The /distribution/command task runs an arbitrary shell command, given in the CMDS_TO_RUN parameter.

This task is useful for inserting ad hoc tests or behaviour into a recipe for experimentation purposes, without needing to modify an existing task or write a new one.

For example, to log the CPU information of the system under test:

...
<task name="/distribution/command">
    <params>
        <param name="CMDS_TO_RUN" value="cat /proc/cpuinfo" />
    </params>
</task>
...

/distribution/beaker/dogfood

The /distribution/beaker/dogfood task runs Beaker’s test suite (unit tests and selenium tests) on a test system. It can be configured to either run the tests from the development branch of Beaker or the most recent released version.

This task is used by the Beaker developers to run the test suite every time a new patch is pushed to the development branch to help prevent any regressions in the code base.

/distribution/utils/dummy

This is a placeholder task used to align task execution across different recipes in a multi-host recipe set.
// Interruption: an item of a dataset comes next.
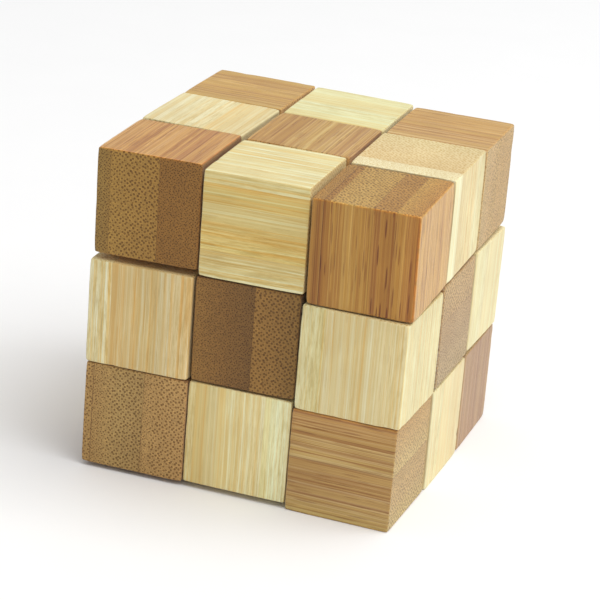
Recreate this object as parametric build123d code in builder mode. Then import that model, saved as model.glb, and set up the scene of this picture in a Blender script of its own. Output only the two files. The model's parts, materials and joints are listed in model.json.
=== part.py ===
from build123d import *
import os

# ---------------------------------------------------------------------------
# Snake cube: 27 equal wooden cubelets threaded on one elastic cord. Folded up
# it is a 3 x 3 x 3 cube. Dark and light cubelets alternate along the cord, so
# the closed cube is a three-dimensional checkerboard. Each cubelet is a loose
# piece: it lies a little off the regular grid and is turned by a degree or so.
#
# Millimetres. Origin at the middle of the closed cube's plan, on the surface it
# stands on. +X to the right along the wide front face, +Y to the back, +Z up.
# ---------------------------------------------------------------------------
SIDE = 15.0          # edge of one cubelet
PITCH = 15.35        # mean distance between neighbouring cubelets' centres
EASE = 0.3           # radius of a cubelet's sanded edges
BORE_R = 1.6         # drilled bore for the cord
BLIND = 11.5         # depth of the blind bore in the two end cubelets
CORD_R = 0.75        # elastic cord
CORD_GAP = 0.02      # each stretch of cord stops this far short of the next one
BEND_R = 3.0         # the cord's bend where two bores meet at a right angle
PEG_R = 1.58         # half-round wedge peg beside the cord in a blind bore
PEG_GAP = 0.02       # clearance between peg and cord
PEG_LENGTH = 7.0
SWIVEL = 4.2         # stretch of cord, inside the neighbour's bore, that turns when an end row swings
PLAN_CENTRE = (0.03, -0.125)  # middle of the cubelets' outline, measured on the regular grid

# One line for each cubelet, in the order of the cord:
# cell on the grid (left-right, front-back, bottom-top), offset from the grid,
# and turn about X, Y and Z in degrees. Heights are over the standing surface.
CHAIN = [
    ((0, 0, 2), (0.06, 0.15, 1.02), (0.45, -0.61, 0.30)),  #  1
    ((0, 1, 2), (-0.18, 0.31, 0.91), (-0.13, 0.19, -0.69)),  #  2
    ((0, 2, 2), (-0.10, 0.28, 0.75), (-0.48, 0.16, -0.10)),  #  3
    ((1, 2, 2), (-0.09, 0.02, 0.59), (0.11, 0.78, 0.28)),  #  4
    ((2, 2, 2), (0.06, -0.18, 0.28), (-0.00, 0.04, 0.44)),  #  5
    ((2, 1, 2), (0.10, -0.13, 0.33), (1.20, 0.00, 0.30)),  #  6
    ((2, 0, 2), (0.16, -0.30, -0.10), (2.40, -0.40, -0.12)),  #  7
    ((2, 0, 1), (-0.03, -0.31, -0.22), (0.06, -0.00, -1.20)),  #  8
    ((2, 0, 0), (-0.28, -0.09, 0.00), (0.00, 0.00, -1.20)),  #  9
    ((2, 1, 0), (0.10, 0.06, 0.00), (0.00, 0.00, -0.40)),  # 10
    ((2, 1, 1), (0.15, -0.05, 0.12), (0.50, -0.40, -0.29)),  # 11
    ((2, 2, 1), (0.25, -0.00, 0.10), (-1.51, -0.02, -0.12)),  # 12
    ((1, 2, 1), (0.05, 0.08, 0.18), (0.20, 0.10, -0.30)),  # 13
    ((0, 2, 1), (-0.10, 0.06, 0.30), (-0.20, 0.30, 0.25)),  # 14
    ((0, 1, 1), (-0.12, 0.02, 0.20), (0.10, -0.20, -0.35)),  # 15
    ((0, 0, 1), (-0.19, -0.14, 0.40), (0.11, -0.18, 0.53)),  # 16
    ((0, 0, 0), (-0.03, 0.02, 0.59), (0.00, 0.00, 0.24)),  # 17
    ((1, 0, 0), (-0.16, 0.21, 0.75), (0.00, 0.00, -0.45)),  # 18
    ((1, 0, 1), (-0.09, 0.23, 0.70), (0.17, -0.53, -0.19)),  # 19
    ((1, 0, 2), (0.03, -0.01, 0.64), (0.53, -0.21, 0.45)),  # 20
    ((1, 1, 2), (0.00, 0.03, 0.62), (-0.17, 0.41, 0.70)),  # 21
    ((1, 1, 1), (0.00, 0.05, 0.15), (0.00, 0.00, 0.00)),  # 22
    ((1, 1, 0), (0.00, 0.04, 0.00), (0.00, 0.00, 0.00)),  # 23
    ((0, 1, 0), (-0.04, 0.03, 0.00), (0.00, 0.00, 0.40)),  # 24
    ((0, 2, 0), (-0.08, 0.05, 0.00), (0.00, 0.00, -0.30)),  # 25
    ((1, 2, 0), (-0.02, -0.03, 0.00), (0.00, 0.00, 0.20)),  # 26
    ((2, 2, 0), (0.06, 0.12, 0.00), (0.00, 0.00, 0.40)),  # 27
]
COUNT = len(CHAIN)
MOVING_HEAD = 8      # cubelets 1 to 8 can be drawn out of the closed cube one after the other
MOVING_TAIL = 24     # and so can cubelets 24 to 27
HEAD_PIVOT = 3       # the end row 1-2-3 swings on the bore between 3 and 4
TAIL_PIVOT = 25      # the end row 25-26-27 swings on the bore between 24 and 25


def centre(n):
    (i, j, k), (dx, dy, dz), _ = CHAIN[n - 1]
    return Vector((i - 1) * PITCH + dx - PLAN_CENTRE[0],
                  (j - 1) * PITCH + dy - PLAN_CENTRE[1],
                  SIDE / 2 + k * PITCH + dz)


def turned(v, n):
    """A direction of the grid, carried round with cubelet n."""
    rx, ry, rz = CHAIN[n - 1][2]
    return Vector(v).rotate(Axis.X, rx).rotate(Axis.Y, ry).rotate(Axis.Z, rz)


def step(a, b):
    """Grid direction from cubelet a to cubelet b."""
    return Vector(*(q - p for p, q in zip(CHAIN[a - 1][0], CHAIN[b - 1][0])))


def kind(n):
    if n in (1, COUNT):
        return "end"
    return "straight" if step(n - 1, n) == step(n, n + 1) else "turn"


def wood(n):
    return "dark" if sum(CHAIN[n - 1][0]) % 2 == 0 else "light"


def meeting(n):
    """Where the cord passes from cubelet n to n + 1: halfway across the gap, on the swivel's axis at the two
    end rows' pivots."""
    a, b = centre(n), centre(n + 1)
    m = (a + b) / 2
    if n == HEAD_PIVOT:
        return Vector(m.X, b.Y, b.Z)
    if n + 1 == TAIL_PIVOT:
        return Vector(a.X, m.Y, a.Z)
    return m


def save(shape, name):
    shape.label = name
    export_step(shape, f"parts/{name}.step")


os.makedirs("parts", exist_ok=True)

# --- the 27 cubelets -------------------------------------------------------------------------------------------
for n in range(1, COUNT + 1):
    seat = Plane(origin=centre(n), x_dir=turned((1, 0, 0), n), z_dir=turned((0, 0, 1), n))
    mouths = []                                   # directions in which the cord leaves this cubelet
    if n > 1:
        mouths.append(step(n, n - 1))
    if n < COUNT:
        mouths.append(step(n, n + 1))
    depth = {"end": BLIND, "straight": SIDE / 2 + 0.5, "turn": SIDE / 2 + BORE_R}[kind(n)]
    with BuildPart(seat) as cubelet:
        Box(SIDE, SIDE, SIDE)
        fillet(cubelet.edges(), radius=EASE)
        for mouth in mouths:
            outward = turned(mouth, n)
            with BuildSketch(Plane(origin=centre(n) + outward * (SIDE / 2), z_dir=outward)) as drill:
                Circle(BORE_R)
            extrude(amount=-depth, mode=Mode.SUBTRACT)
    save(cubelet.part, f"cubelet_{n:02d}_{wood(n)}_{kind(n)}")

# --- the elastic cord ------------------------------------------------------------------------------------------
# One continuous cord. It is split where a cubelet can move away from its neighbour, so each moving cubelet
# carries its own stretch. Bends are one arc each.
def span(points, name):
    points = list(points)
    points[0] += (points[1] - points[0]).normalized() * CORD_GAP
    points[-1] += (points[-2] - points[-1]).normalized() * CORD_GAP
    with BuildPart() as cord:
        with BuildLine() as route:
            if len(points) == 2:
                Line(*points)
            else:
                FilletPolyline(*points, radius=BEND_R)
        way = route.wires()[0]
        with BuildSketch(Plane(origin=way @ 0, z_dir=way % 0)):
            Circle(CORD_R)
        sweep(path=way)
    save(cord.part, name)
    return way.length


cord_length = 0.0

# ends, deep in the blind bores, held by the wedge pegs
for n, other in ((1, 2), (COUNT, COUNT - 1)):
    along = step(n, other)
    way = meeting(min(n, other))
    tip = centre(n) - turned(along, n) * (BLIND - SIDE / 2 - 0.5)
    cord_length += span([tip, way], f"cord_span_{n:02d}")

# the other moving cubelets
for n in [m for m in range(2, MOVING_HEAD + 1)] + [m for m in range(MOVING_TAIL, COUNT)]:
    first, last = meeting(n - 1), meeting(n)
    if n == HEAD_PIVOT + 1:                        # the first stretch belongs to the swivel
        first = first + Vector(SWIVEL, 0, 0)
    if n == TAIL_PIVOT - 1:                        # the last stretch belongs to the swivel
        last = last - Vector(0, SWIVEL, 0)
    points = [first, last] if kind(n) == "straight" else [first, centre(n), last]
    cord_length += span(points, f"cord_span_{n:02d}")

# the two short swivels, true cylinders on the bore axes of cubelets 4 and 24
start = meeting(HEAD_PIVOT)
cord_length += span([start, start + Vector(SWIVEL, 0, 0)], "cord_swivel_head")
end = meeting(TAIL_PIVOT - 1)
cord_length += span([end - Vector(0, SWIVEL, 0), end], "cord_swivel_tail")

# the core, through the cubelets that stay locked while both ends are folded in
core = [meeting(MOVING_HEAD)]
core += [centre(n) for n in range(MOVING_HEAD + 1, MOVING_TAIL) if kind(n) == "turn"]
core += [meeting(MOVING_TAIL - 1)]
cord_length += span(core, "cord_core")
print("cord length in the closed cube, mm:", round(cord_length, 1))

# --- the wedge pegs ----------------------------------------------------------------------------------------------
# Half-round, driven into the blind bore beside the cord, flush with its blind end.
for n, other, name in ((1, 2, "wedge_peg_head"), (COUNT, COUNT - 1, "wedge_peg_tail")):
    along = turned(step(n, other), n)
    foot = centre(n) - along * (BLIND - SIDE / 2)
    with BuildPart() as peg:
        with BuildSketch(Plane(origin=foot + along * 0.1, x_dir=turned((0, 0, 1), n), z_dir=along)):
            Circle(PEG_R)
            Circle(CORD_R + 3 * PEG_GAP, mode=Mode.SUBTRACT)
            with Locations((-(PEG_R + 1) / 2 + 0.05, 0)):
                Rectangle(PEG_R + 1, 2 * PEG_R + 1, mode=Mode.SUBTRACT)
        extrude(amount=PEG_LENGTH)
    save(peg.part, name)
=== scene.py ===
import json
import math
import random

import bpy
import numpy as np
from mathutils import Matrix, Vector

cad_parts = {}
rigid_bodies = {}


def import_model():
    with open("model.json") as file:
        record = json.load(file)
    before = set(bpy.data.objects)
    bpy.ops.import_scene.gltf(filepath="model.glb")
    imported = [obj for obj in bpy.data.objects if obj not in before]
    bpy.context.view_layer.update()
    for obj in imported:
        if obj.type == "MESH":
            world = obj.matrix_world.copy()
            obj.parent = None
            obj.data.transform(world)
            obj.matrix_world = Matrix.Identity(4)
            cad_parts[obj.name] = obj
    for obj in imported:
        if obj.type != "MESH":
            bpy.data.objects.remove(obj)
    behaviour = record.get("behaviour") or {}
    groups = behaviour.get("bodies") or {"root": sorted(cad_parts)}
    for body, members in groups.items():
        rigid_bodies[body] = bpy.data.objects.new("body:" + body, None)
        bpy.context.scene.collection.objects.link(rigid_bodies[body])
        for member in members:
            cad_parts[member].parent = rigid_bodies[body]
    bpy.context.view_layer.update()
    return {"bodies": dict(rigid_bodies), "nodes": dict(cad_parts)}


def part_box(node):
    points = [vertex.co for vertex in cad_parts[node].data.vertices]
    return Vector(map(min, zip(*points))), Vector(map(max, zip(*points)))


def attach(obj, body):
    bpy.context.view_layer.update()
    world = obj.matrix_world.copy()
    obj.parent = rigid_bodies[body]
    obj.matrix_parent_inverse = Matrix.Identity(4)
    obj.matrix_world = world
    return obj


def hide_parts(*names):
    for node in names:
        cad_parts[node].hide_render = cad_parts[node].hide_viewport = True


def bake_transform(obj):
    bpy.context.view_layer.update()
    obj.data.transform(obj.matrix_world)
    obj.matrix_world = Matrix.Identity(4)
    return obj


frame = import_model()

MM = 0.001
HALF = 7.5           # half of a cubelet's edge, mm
BORE_R = 1.6
BLIND = 11.5
CORD_R = 0.75
BEND_R = 3.0
SWIVEL = 4.2
COUNT = 27
AXES = {"X": 0, "Y": 1, "Z": 2}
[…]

See Multihost tasks for details.

/distribution/virt/install

The /distribution/virt/install task is responsible for installing a virtual machine (defined as a ‘guest recipe’ in Beaker). It does this via virt-install. The task is defined in the host recipe, often along with /distribution/virt/start. For example:

<task name="/distribution/check-install" role="SERVERS">
  <params/>
</task>
<task name="/distribution/virt/install" role="SERVERS">
  <params/>
</task>
<task name="/distribution/virt/start" role="SERVERS">
  <params/>
</task>

Be aware that /distribution/virt/start and /distribution/virt/install should never be defined in the guest recipe itself.

/distribution/virt/image-install

This task is an experimental alternative to the regular /distribution/virt/install task for installing guest recipes. Rather than booting the installer inside the guest and running through a complete installation, this task fetches a cloud image and boots that.
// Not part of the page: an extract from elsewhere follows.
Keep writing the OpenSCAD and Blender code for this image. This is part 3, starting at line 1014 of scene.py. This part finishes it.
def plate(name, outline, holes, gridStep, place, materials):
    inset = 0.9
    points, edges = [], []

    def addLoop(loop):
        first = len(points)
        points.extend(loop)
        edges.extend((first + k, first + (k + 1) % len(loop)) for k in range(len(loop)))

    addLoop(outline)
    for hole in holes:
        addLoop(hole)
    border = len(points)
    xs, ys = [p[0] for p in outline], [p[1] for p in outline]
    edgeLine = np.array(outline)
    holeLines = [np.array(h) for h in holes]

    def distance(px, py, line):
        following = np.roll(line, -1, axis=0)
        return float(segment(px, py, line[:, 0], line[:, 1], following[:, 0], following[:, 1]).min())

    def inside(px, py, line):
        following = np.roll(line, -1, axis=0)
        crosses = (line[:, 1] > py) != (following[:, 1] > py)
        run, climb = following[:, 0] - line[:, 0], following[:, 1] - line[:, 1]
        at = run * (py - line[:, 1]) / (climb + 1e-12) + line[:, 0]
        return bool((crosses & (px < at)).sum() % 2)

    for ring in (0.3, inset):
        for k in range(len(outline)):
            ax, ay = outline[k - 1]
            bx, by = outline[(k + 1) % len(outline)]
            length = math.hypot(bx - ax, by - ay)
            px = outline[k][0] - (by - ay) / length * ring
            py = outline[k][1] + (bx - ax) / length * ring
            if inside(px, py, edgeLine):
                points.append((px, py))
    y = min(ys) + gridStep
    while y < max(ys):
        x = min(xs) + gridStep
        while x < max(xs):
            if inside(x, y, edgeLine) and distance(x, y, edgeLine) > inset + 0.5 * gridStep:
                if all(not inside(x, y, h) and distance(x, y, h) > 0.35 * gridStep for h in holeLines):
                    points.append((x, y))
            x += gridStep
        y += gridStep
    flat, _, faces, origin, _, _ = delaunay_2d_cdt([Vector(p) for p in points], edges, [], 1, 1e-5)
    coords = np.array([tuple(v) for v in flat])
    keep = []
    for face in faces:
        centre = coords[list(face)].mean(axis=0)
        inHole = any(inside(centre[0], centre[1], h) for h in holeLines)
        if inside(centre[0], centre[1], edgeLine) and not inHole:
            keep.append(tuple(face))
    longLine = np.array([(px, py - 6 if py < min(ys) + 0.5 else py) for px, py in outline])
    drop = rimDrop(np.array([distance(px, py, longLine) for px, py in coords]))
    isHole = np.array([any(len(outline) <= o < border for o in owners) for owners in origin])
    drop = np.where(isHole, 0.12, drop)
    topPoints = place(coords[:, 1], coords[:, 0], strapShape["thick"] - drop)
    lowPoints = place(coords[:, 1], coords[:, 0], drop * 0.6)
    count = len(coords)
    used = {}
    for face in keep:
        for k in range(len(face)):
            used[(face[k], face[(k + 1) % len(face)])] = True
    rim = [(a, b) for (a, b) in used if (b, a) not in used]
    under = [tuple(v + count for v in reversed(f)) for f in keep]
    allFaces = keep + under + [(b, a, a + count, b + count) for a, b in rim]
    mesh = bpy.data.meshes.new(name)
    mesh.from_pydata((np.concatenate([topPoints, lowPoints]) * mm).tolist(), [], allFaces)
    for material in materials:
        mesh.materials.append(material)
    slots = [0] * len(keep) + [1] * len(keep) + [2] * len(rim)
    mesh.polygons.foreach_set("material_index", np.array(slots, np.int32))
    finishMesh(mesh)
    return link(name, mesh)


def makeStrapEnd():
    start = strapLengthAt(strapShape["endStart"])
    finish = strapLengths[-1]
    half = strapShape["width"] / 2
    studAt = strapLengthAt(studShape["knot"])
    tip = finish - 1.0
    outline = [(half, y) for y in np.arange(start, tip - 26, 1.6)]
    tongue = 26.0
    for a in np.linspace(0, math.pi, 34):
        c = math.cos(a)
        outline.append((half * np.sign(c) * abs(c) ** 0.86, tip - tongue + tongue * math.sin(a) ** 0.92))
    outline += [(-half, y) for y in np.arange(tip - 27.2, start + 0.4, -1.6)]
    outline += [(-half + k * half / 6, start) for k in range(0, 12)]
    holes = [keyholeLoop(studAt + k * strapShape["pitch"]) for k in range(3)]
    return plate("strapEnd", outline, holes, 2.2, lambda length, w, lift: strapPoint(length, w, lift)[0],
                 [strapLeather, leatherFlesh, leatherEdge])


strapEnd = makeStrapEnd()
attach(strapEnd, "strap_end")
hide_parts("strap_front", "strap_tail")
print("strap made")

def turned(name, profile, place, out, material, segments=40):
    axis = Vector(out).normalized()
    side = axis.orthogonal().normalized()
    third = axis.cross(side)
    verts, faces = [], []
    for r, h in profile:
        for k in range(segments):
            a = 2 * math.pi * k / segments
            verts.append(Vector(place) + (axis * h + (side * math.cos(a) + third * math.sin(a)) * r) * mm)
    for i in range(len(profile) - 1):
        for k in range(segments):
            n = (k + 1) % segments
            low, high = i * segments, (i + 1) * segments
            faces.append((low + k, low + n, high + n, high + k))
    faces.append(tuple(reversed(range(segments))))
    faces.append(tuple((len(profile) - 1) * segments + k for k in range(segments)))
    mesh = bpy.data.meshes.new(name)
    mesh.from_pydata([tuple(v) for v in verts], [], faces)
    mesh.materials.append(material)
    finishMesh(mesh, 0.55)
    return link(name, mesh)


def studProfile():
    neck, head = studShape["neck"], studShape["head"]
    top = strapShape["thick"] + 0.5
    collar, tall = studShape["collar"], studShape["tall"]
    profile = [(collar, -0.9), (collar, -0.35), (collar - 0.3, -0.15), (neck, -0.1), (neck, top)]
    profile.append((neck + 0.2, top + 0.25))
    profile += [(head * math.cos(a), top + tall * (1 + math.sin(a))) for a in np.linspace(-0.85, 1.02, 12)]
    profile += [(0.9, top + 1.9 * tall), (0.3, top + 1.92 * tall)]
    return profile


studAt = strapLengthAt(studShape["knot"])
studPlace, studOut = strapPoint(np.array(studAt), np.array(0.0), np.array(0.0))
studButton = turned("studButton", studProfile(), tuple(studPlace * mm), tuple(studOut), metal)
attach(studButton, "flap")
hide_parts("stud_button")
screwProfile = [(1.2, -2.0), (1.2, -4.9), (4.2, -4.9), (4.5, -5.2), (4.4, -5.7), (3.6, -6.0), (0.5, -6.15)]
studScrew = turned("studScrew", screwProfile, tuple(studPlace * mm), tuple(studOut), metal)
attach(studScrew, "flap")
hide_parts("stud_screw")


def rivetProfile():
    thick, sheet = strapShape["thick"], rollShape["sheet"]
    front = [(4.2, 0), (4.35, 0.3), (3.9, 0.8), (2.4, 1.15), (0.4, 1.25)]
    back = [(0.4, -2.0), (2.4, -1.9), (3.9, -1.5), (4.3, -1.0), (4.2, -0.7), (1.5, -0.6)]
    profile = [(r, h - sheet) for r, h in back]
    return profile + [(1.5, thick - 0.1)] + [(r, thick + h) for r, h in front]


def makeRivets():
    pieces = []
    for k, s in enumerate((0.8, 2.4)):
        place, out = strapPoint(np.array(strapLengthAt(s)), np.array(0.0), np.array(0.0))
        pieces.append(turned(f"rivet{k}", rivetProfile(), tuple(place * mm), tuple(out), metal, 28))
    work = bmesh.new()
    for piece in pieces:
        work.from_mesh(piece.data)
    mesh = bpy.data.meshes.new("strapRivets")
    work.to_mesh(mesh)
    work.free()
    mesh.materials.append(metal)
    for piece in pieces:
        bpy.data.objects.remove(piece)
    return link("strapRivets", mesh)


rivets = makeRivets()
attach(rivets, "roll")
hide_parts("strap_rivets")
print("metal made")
The CLOUD_IMAGE task parameter should be the URL for a suitable cloud image. The image must have the cloud-init package pre-installed and enabled. This task approximates the effect of the guest kickstart by generating a suitable user-data file for cloud-init.

Note that there are a number of limitations when using this task:

  • The distro tree selected by Beaker for the guest recipe is effectively ignored. The distro used in the guest is determined solely by what image is given.
  • Similarly, it is the job submitter’s responsibility to use a suitable local mirror for the cloud image. (Fetching the image over an expensive WAN link is not desirable but Beaker will not prevent it.)
  • Not all parts of the guest kickstart are accurately applied, since the installer is skipped. The task extracts %packages and %post sections, and it also handles the repo, rootpw, and selinux commands.

/distribution/virt/start

The /distribution/virt/start task is used for starting a virtual machine, via virsh start. Please see /distribution/virt/install for examples on how to use it with /distribution/virt/install.

/distribution/rebuild

This task is for experimental mass rebuilds of an entire distribution from source, for example using a newer or modified build toolchain. It fetches source RPMs from a given yum repo and rebuilds them all in mock.

Packages are rebuilt in alphabetical order. This task does not attempt to build packages in dependency order, nor does it inject the build results back into the build root.

The following task parameters are accepted:

SOURCE_REPO
URL of the yum repo to fetch source RPMs from.
MOCK_REPOS
Space-separated list of URLs of the yum repos to include in the build root. Typically this should include the entire distribution or the build tag for it. You can also add extra repos containing patched packages.
MOCK_CHROOT_SETUP_CMD
Command to be run when mock sets up the chroot. The default value is suitable for Fedora: install @buildsys-build. The group name may need adjusting for other distros.
MOCK_TARGET_ARCH
Target architecture for builds. By default this will match the arch of the recipe where this task is running.
MOCK_CONFIG_NAME
Name of the mock configuration to use or generate (excluding .cfg file extension). If this parameter is set and the configuration exists, it will be used as is. Otherwise the configuration will be generated based on the parameters above.
SKIP_NOARCH
If set to a non-empty value, skip building any SRPMs which produce only noarch packages.
KEEP_RESULTS
If set to a non-empty value, keep the results (RPMs and log files) produced by each build in /mnt/tests/distribution/rebuild/results/packagename/. You can use a subsequent task in the recipe to examine the results or copy the RPMs elsewhere.
SRPM_BLACKLIST
SRPMs to skip. This parameter must be a whitespace-separated list of bash glob patterns. Each pattern is matched against the SRPM filename (including .src.rpm extension). If any pattern matches, the SRPM is skipped. For example kernel* will skip any SRPMs beginning with kernel.
SRPM_WHITELIST
SRPMs to build. If this parameter is set, any SRPM which does not match a pattern in the whitelist is skipped. Similar to SRPM_BLACKLIST, this must be a whitespace-separated list of bash glob patterns.

As an example, imagine you have built the latest GCC version 99.0, and you want to try rebuilding all architecture-specific packages in Fedora 21 using the new compiler to see if it introduces any build failures:

<task name="/distribution/rebuild" role="STANDALONE">
    <params>
        <param name="SOURCE_REPO"
               value="http://dl.fedoraproject.org/pub/fedora/linux/releases/21/Everything/source/SRPMS/" />
        <param name="MOCK_REPOS"
               value="http://dl.fedoraproject.org/pub/fedora/linux/releases/21/Everything/x86_64/os/
                      http://example.com/my-gcc99-test-repo/" />
        <param name="SKIP_NOARCH" value="1" />
    </params>
</task>

Task source code

The source code for the above tasks can be found in the Beaker core tasks git repo. The tasks for testing Beaker itself are in the Beaker meta tasks git repo.